▶ SOURCE DATA
--------------------
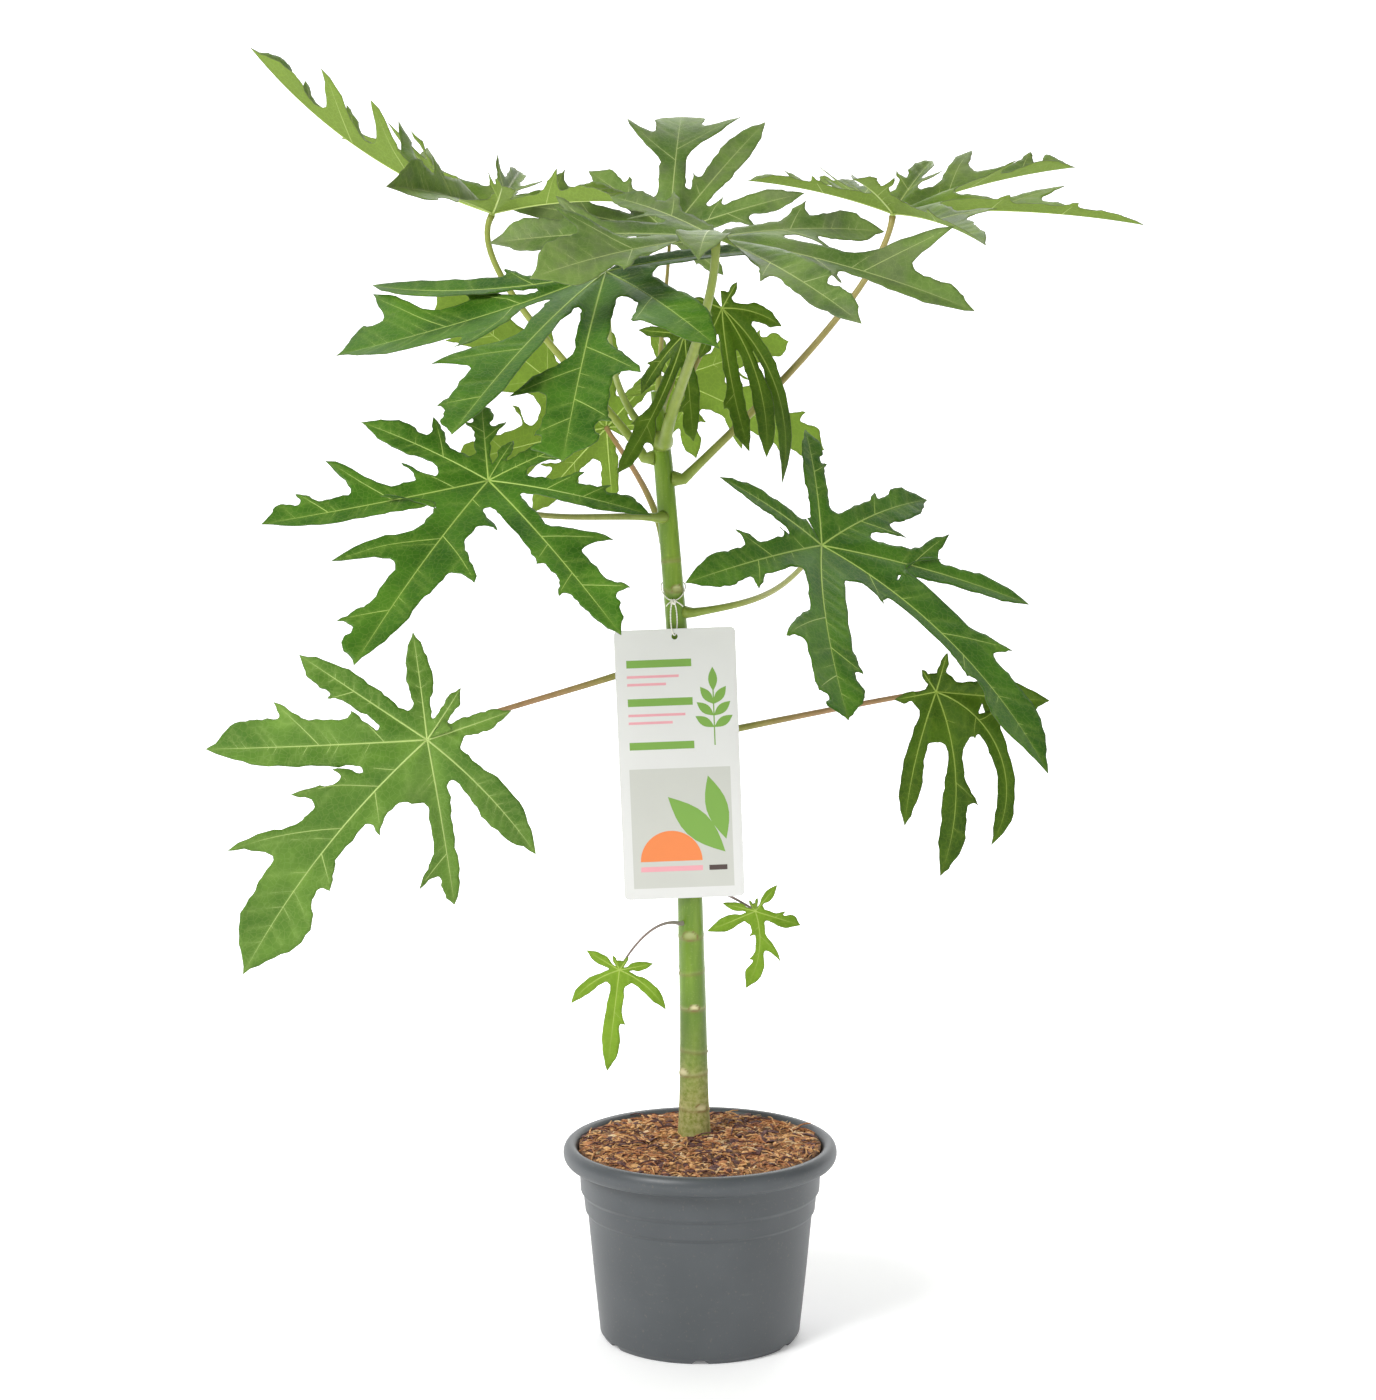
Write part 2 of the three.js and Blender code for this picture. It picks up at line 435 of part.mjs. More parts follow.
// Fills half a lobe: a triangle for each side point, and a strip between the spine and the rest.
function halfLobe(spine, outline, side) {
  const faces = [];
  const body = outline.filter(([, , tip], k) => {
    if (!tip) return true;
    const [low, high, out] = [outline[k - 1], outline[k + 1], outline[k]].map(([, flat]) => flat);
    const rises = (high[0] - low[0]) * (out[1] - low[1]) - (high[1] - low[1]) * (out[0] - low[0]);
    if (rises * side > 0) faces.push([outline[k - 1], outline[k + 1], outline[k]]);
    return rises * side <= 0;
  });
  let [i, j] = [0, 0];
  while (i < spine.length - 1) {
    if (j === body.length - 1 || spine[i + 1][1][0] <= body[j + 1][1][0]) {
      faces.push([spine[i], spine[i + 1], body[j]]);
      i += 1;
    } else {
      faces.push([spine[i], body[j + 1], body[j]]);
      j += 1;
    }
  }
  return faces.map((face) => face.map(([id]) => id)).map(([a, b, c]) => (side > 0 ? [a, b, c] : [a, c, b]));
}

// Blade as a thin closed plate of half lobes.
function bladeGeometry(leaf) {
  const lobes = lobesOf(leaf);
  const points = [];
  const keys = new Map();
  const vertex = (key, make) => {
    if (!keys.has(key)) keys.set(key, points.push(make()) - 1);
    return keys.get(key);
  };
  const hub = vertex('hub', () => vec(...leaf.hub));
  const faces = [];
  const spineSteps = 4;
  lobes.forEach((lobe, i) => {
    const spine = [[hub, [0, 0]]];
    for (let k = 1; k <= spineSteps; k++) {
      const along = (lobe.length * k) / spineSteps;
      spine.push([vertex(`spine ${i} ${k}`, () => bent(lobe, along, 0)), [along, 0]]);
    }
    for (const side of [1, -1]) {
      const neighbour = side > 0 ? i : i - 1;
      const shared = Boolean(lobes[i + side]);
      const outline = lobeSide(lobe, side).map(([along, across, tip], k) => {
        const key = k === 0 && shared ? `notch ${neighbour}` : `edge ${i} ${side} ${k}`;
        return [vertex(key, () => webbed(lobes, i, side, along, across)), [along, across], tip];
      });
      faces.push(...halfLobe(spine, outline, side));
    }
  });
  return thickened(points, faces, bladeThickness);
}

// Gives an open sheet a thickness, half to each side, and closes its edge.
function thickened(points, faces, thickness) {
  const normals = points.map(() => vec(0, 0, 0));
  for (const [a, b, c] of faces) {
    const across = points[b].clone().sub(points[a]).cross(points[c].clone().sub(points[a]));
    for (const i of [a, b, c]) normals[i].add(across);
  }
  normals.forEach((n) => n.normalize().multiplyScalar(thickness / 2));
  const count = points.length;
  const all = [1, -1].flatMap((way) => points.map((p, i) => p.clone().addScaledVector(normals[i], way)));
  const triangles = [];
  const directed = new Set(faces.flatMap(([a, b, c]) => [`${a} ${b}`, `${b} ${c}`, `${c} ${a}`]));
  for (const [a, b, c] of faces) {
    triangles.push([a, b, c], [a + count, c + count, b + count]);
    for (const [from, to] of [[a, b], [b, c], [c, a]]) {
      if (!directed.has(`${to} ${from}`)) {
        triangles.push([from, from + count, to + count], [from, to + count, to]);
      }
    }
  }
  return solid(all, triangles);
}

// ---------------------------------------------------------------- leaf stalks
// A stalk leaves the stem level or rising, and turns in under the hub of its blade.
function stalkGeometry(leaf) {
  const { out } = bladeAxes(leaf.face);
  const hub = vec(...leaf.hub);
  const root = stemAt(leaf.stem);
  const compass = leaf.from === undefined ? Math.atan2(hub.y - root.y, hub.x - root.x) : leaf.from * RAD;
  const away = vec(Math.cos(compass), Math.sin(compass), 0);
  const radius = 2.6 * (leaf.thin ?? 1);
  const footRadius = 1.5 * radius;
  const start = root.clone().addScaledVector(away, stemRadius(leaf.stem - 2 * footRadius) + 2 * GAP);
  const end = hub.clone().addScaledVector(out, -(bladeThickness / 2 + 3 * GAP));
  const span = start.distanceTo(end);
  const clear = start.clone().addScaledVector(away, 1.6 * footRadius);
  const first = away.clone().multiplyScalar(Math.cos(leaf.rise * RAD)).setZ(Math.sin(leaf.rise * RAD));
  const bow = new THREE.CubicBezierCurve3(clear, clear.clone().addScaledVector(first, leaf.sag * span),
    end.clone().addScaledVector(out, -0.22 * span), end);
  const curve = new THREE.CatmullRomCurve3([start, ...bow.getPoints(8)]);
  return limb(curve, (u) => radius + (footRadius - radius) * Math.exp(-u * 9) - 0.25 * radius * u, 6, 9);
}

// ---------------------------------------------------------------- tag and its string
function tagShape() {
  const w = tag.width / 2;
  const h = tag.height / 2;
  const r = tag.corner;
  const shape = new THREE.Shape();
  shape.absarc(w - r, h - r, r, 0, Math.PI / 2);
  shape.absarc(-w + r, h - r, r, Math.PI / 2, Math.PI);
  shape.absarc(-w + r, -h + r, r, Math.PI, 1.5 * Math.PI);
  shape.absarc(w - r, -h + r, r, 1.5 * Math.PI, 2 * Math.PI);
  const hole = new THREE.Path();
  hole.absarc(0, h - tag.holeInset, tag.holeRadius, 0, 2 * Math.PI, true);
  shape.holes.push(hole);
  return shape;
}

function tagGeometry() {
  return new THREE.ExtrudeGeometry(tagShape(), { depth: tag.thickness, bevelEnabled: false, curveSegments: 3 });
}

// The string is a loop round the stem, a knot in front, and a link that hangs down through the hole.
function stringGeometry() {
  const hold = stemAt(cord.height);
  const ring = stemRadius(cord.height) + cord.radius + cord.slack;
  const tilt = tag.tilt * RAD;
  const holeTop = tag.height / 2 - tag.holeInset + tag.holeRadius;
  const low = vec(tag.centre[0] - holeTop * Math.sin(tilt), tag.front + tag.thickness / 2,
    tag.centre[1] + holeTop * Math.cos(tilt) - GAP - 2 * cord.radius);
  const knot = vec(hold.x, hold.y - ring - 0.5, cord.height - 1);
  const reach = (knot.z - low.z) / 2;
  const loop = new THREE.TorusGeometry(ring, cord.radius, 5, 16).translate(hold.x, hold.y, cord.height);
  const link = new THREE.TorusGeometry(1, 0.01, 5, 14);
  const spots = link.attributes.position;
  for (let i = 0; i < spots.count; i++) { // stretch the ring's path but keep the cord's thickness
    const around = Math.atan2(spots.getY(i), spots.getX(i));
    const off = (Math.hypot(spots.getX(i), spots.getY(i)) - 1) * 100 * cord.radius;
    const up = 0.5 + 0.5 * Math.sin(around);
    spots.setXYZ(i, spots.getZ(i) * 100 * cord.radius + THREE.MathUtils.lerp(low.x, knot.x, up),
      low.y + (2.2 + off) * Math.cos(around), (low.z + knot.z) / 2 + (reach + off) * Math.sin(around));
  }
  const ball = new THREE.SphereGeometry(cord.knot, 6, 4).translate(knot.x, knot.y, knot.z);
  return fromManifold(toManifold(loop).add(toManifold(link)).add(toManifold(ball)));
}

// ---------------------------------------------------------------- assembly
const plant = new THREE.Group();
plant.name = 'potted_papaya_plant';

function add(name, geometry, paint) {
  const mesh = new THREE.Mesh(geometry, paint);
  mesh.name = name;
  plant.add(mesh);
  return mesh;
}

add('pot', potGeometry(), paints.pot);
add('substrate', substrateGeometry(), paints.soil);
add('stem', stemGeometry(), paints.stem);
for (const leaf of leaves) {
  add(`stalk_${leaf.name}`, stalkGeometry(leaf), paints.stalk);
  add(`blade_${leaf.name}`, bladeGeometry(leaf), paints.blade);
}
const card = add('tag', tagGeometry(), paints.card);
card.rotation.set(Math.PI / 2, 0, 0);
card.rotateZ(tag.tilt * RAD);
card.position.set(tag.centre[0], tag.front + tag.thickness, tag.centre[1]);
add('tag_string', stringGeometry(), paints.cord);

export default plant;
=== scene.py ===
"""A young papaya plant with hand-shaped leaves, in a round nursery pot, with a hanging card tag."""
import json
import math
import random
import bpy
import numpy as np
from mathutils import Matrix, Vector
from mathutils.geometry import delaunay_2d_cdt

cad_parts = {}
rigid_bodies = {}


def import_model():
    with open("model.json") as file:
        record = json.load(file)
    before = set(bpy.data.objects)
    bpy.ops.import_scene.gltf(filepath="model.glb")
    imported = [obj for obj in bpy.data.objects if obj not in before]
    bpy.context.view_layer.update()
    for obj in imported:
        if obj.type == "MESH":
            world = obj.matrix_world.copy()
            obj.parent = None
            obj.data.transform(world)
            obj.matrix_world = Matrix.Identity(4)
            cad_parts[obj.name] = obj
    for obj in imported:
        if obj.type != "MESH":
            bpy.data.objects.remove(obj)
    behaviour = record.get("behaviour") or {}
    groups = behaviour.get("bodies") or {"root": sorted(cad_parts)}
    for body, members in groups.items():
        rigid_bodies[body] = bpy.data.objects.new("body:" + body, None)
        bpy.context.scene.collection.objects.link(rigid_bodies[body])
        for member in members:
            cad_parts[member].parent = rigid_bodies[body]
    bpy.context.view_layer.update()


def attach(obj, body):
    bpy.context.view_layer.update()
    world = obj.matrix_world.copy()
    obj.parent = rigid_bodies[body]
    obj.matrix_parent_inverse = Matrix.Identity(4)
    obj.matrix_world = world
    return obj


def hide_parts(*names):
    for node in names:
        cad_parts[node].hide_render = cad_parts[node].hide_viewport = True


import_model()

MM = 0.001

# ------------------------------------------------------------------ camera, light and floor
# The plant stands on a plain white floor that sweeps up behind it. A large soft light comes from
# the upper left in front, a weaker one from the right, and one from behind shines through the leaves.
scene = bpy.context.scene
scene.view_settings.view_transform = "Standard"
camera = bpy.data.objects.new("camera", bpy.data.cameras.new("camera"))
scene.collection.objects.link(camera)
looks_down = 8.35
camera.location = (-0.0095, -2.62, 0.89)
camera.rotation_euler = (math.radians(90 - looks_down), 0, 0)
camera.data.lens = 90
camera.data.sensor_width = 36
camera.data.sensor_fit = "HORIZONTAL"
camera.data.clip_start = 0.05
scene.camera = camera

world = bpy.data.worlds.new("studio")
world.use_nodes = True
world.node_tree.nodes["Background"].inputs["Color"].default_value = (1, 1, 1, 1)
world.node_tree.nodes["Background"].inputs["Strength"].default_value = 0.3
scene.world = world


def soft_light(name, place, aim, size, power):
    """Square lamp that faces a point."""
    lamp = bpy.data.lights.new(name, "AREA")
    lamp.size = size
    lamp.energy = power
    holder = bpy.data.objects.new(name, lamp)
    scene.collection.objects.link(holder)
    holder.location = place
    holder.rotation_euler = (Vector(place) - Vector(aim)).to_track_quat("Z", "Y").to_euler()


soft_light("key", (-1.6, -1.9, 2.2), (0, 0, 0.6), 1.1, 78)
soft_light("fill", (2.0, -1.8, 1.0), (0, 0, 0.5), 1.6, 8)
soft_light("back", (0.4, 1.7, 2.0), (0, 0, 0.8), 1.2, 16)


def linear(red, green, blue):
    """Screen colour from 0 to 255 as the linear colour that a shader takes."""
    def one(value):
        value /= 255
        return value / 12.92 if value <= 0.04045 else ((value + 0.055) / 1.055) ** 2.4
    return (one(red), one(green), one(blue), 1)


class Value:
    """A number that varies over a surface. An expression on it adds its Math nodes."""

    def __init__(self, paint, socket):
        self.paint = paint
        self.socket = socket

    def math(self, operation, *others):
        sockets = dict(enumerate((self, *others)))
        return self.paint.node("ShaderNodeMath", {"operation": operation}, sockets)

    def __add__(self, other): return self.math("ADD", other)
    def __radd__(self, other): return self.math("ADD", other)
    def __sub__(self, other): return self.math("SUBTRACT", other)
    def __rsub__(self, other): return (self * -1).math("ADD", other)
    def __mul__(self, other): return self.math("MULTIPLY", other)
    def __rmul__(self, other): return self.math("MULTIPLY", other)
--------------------
▶ WHAT THE EXERCISE ASKS
From the listing above, copy every line that holds the string "body".

▶ TASK RESPONSE
  const body = outline.filter(([, , tip], k) => {
    if (j === body.length - 1 || spine[i + 1][1][0] <= body[j + 1][1][0]) {
      faces.push([spine[i], spine[i + 1], body[j]]);
      faces.push([spine[i], body[j + 1], body[j]]);
    for body, members in groups.items():
        rigid_bodies[body] = bpy.data.objects.new("body:" + body, None)
        bpy.context.scene.collection.objects.link(rigid_bodies[body])
            cad_parts[member].parent = rigid_bodies[body]
def attach(obj, body):
    obj.parent = rigid_bodies[body]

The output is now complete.